Meet Lina Taylor

We’re excited to introduce you to the always interesting and insightful Lina Taylor. We hope you’ll enjoy our conversation with Lina below.

Lina, thanks so much for taking the time to share your insights and lessons with us today. We’re particularly interested in hearing about how you became such a resilient person. Where do you get your resilience from?

Growing up in communist Bulgaria, we didn’t have a lot of material things and very few, if any, opportunities to create a better life – what you got to do and who you got to be seemed to be determined by outside circumstances, not within my control. Instinctively, I knew this was wrong and although as a child I couldn’t change my outside world much, I focused my energy on my inner world. I nurtured my dreams and protected them, so that outside people couldn’t destroy them with their ridicule. Little by little, I started to extend this inner world full of hope and optimism into my outside reality – I started playing volleyball and dreamt of playing in the Olympics, traveling abroad, even daring to dream of going to an American University (at that time, this was unheard of in Bulgaria). After many years of hard work and sacrifices, I finally made it to the top level of my club team – now the National team coaches could see me and potentially select me to be on the National Team. I felt on top of the world, everything that I had always wanted was right there in front of me. But half way into the volleyball season, we got a new coach. She had different ideas of who she wanted to have on the team, and just like that – she scratched my name off the list and told our captain to give me the news that I was cut. You can imagine the devastation I felt – all of my dreams were gone in an instant. I remember going home that night, incapable of telling my parents what happened, I just went to my room and started crying, and crying, and crying. Through the tears I remember asking myself the questions: Why does this hurt so much? Why do I feel like my world is over? I didn’t have the answers right away but when I woke up in the morning, I had realized that the most important thing for me in the whole world was being on that team because everything I wanted depended on it. This simple realization is where I found the courage to make a decision.

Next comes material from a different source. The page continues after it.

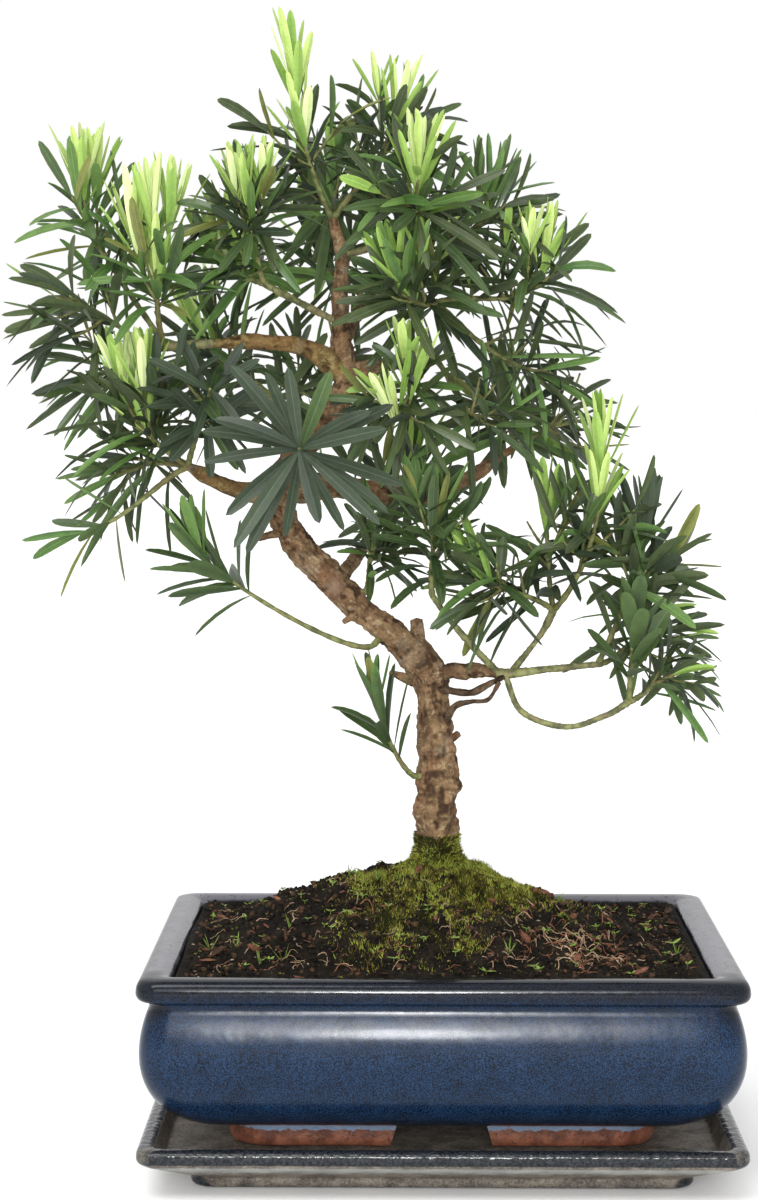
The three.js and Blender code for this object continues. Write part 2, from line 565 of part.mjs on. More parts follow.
/** The space of one mass: within its reach, and on its own side of the flat wall that stands
 *  between it and each other mass, so that every space is convex and no two of them meet. */
function spaceOf(mass) {
  const centre = vector(mass.centre);
  const walls = MASSES.filter((other) => other !== mass).map((other) => {
    const toOther = vector(other.centre).sub(centre);
    const distance = toOther.length();
    const share = (distance ** 2 + mass.reach ** 2 - other.reach ** 2) / (2 * distance);
    return { normal: toOther.divideScalar(distance), share };
  });
  return (point, margin) => {
    const from = point.clone().sub(centre);
    return from.length() <= mass.reach - margin
      && walls.every(({ normal, share }) => from.dot(normal) <= share - margin);
  };
}

/** Short straight pieces of a curve, each with a radius, that nothing else may touch. */
function obstaclesAlong(curve, radiusAt, pieces) {
  return Array.from({ length: pieces }, (_, piece) => ({
    start: curve.getPoint(piece / pieces),
    end: curve.getPoint((piece + 1) / pieces),
    radius: Math.max(radiusAt(piece / pieces), radiusAt((piece + 1) / pieces)),
  }));
}

/** The least distance between two straight pieces, found by stepping along the first. */
function distanceBetween(start, end, piece) {
  const line = new THREE.Line3(piece.start, piece.end);
  const nearest = new THREE.Vector3();
  let least = Infinity;
  const steps = 16;
  for (let step = 0; step <= steps; step += 1) {
    const point = start.clone().lerp(end, step / steps);
    line.closestPointToPoint(point, true, nearest);
    least = Math.min(least, nearest.distanceTo(point));
  }
  return least;
}

/** Says whether a straight piece of a given half width keeps clear of every obstacle. */
function isClear(start, end, halfWidth, obstacles) {
  return obstacles.every((piece) => (
    distanceBetween(start, end, piece) > piece.radius + halfWidth + CLEARANCE));
}

/** The leaves of one shoot: they follow the golden turn, wide below and upright at the tip, and a
 *  leaf is the longest of its lengths that stays in the mass's space and touches no limb. */
function leavesOn(shoot, count, mass, seed, isInside, obstacles) {
  const leaves = [];
  const placed = [];
  const firstStation = 1 - LEAFY_SHARE * Math.min(1, mass.reach / shoot.getLength());
  for (let j = 0; j < count; j += 1) {
    const rise = count > 1 ? j / (count - 1) : 1;
    const station = THREE.MathUtils.lerp(firstStation, 0.98, rise);
    const root = shoot.getPoint(station);
    const along = shoot.getTangent(station);
    const pitch = THREE.MathUtils.lerp(LOWEST_PITCH, mass.open ?? LAST_PITCH, rise ** 1.2);
    const full = mass.leaf * (0.85 + 0.25 * draw(seed, 60 + j)) * (1 - 0.15 * rise);
    const tries = LENGTH_STEPS.flatMap((step) => TURN_STEPS.map((turnStep) => {
      const turn = GOLDEN_TURN * j + 2 * Math.PI * draw(seed, 50) + turnStep;
      return leafCorners(root, leaning(along, turn, pitch), along, full * step);
    }));
    const corners = tries.find((leaf) => {
      const beyondRoot = root.clone().lerp(leaf[4], ROOT_SHARE);
      return leaf.every((corner) => isInside(corner, SPACE_MARGIN))
        && isClear(leaf[0], leaf[4], LEAF_WIDTH / 3, obstacles)
        && isClear(beyondRoot, leaf[4], LEAF_HALF_GAP, placed);
    });
    if (corners) {
      leaves.push(leafSolid(corners));
      const beyondRoot = root.clone().lerp(corners[4], ROOT_SHARE);
      placed.push({ start: beyondRoot, end: corners[4], radius: LEAF_HALF_GAP });
    }
  }
  return leaves;
}

/** A thin three-sided twig along a curve, from one radius to another. */
function twigSolid(curve, from, to, steps) {
  const stations = Array.from({ length: steps + 1 }, (_, step) => step / steps);
  const radiusAt = (station) => THREE.MathUtils.lerp(from, to, station);
  return solidOf(loft(ringsAlong(curve, stations, 3, radiusAt)));
}

/** One mass: its stem, its side shoots and its leaves, fused. */
function massSolid(mass, seed, stems, limbObstacles) {
  const stem = stems[seed];
  const isInside = spaceOf(mass);
  const otherStems = stems.filter((_, other) => other !== seed)
    .flatMap((other) => obstaclesAlong(other, () => STEM_RADIUS, 6));
  const obstacles = [...limbObstacles, ...otherStems];
  const shoots = shootsOf(mass, stem, seed).filter((shoot) => {
    const [root, tip] = [shoot.getPoint(0), shoot.getPoint(1)];
    return isInside(root, SHOOT_RADIUS) && isInside(tip, SHOOT_RADIUS)
      && isClear(root, tip, SHOOT_RADIUS + 1, obstacles);
  });
  const onMain = Math.ceil(mass.leaves * (shoots.length ? 0.5 : 1));
  const onSide = shoots.length ? Math.round((mass.leaves - onMain) / shoots.length) : 0;
  let solid = twigSolid(stem, STEM_RADIUS, SHOOT_RADIUS, STEM_STEPS);
  shoots.forEach((shoot) => {
    solid = solid.add(twigSolid(shoot, SHOOT_RADIUS, SHOOT_TIP_RADIUS, SHOOT_STEPS));
  });
  [stem, ...shoots].forEach((shoot, k) => {
    const count = k === 0 ? onMain : onSide;
    leavesOn(shoot, count, mass, 100 * seed + k, isInside, obstacles).forEach((leaf) => {
      solid = solid.add(leaf);
    });
  });
  return solid;
}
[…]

I decided that I would go back to my team and face the coach, and face the very possible humiliation that she would now kick me out in front of everybody. But you see, I was ready to face humiliation rather than give up on my dream. So I went back…

My teammates stared at me in disbelief, they all knew I had gotten cut and kept whispering to me: Why are you here? Why are you getting humiliated? I didn’t say anything, I just took my spot in the lineup. When the coach came, she started walking in front of the lineup, from player to player, until she stood in front of me and stopped. She looked at me and I think she saw the resolve I had in my eyes. I wasn’t challenging her, I was very scared, but I was resolved to do anything, even take humiliation. She kept walking without saying a word, and I took that as a second chance – maybe she was giving me a second chance, just because I chose to show up! I realized that I would have to quadruple my efforts, I had to be willing to work many times harder, just to keep my spot on the team. Showing up with every day and working as hard as I possibly could, I started getting better and better. Eventually, I became a starter on the team and the coach started counting on me to perform in the toughest situations. I knew I could dig deeper and deeper inside myself to find courage in those times. My teammates started doing it too, and we became the National Champions. I learned through that experience, that if something is really important to me, I would do anything to make it happen!

Appreciate the insights and wisdom. Before we dig deeper and ask you about the skills that matter and more, maybe you can tell our readers about yourself?

From my life, I realized that opportunities may not always be given to me, so if I wanted something, I would have to create it. Today, I apply the lessons I learned from playing sports at the elite level and also being a scientist, to help leaders and teams build resilience in the face of challenges and succeed against the odds. I’ve worked with over 200 global companies and I’m particularly inspired when I see young people nurturing their dreams and developing the skill of agency to make them happen. I also care very deeply about our planet and I focus a lot of my energy and resources on accelerating sustainability efforts.

If you had to pick three qualities that are most important to develop, which three would you say matter most?

Find out what’s most important to you and why. Make sure that you are fulfilling your dream and not someone else’s. Knowing yourself, your strengths, and your shortcomings – and being willing to work on those and provide value – will open doors for you. Think about: How can I provide value? And not just: how can I get this and that. Use small, daily situations to practice this skill – and little by little, your whole world will unfold in ways you didn’t even imagine possible. But it doesn’t come all at once, be willing to work and celebrate the small wins.

Before we go, maybe you can tell us a bit about your parents and what you feel was the most impactful thing they did for you?

My parents told me early on: “There’s no ‘I can’t’ – never use that phrase.” They gave me lots of responsibilities and trusted me to figure it out. This helped me build trust in my own abilities.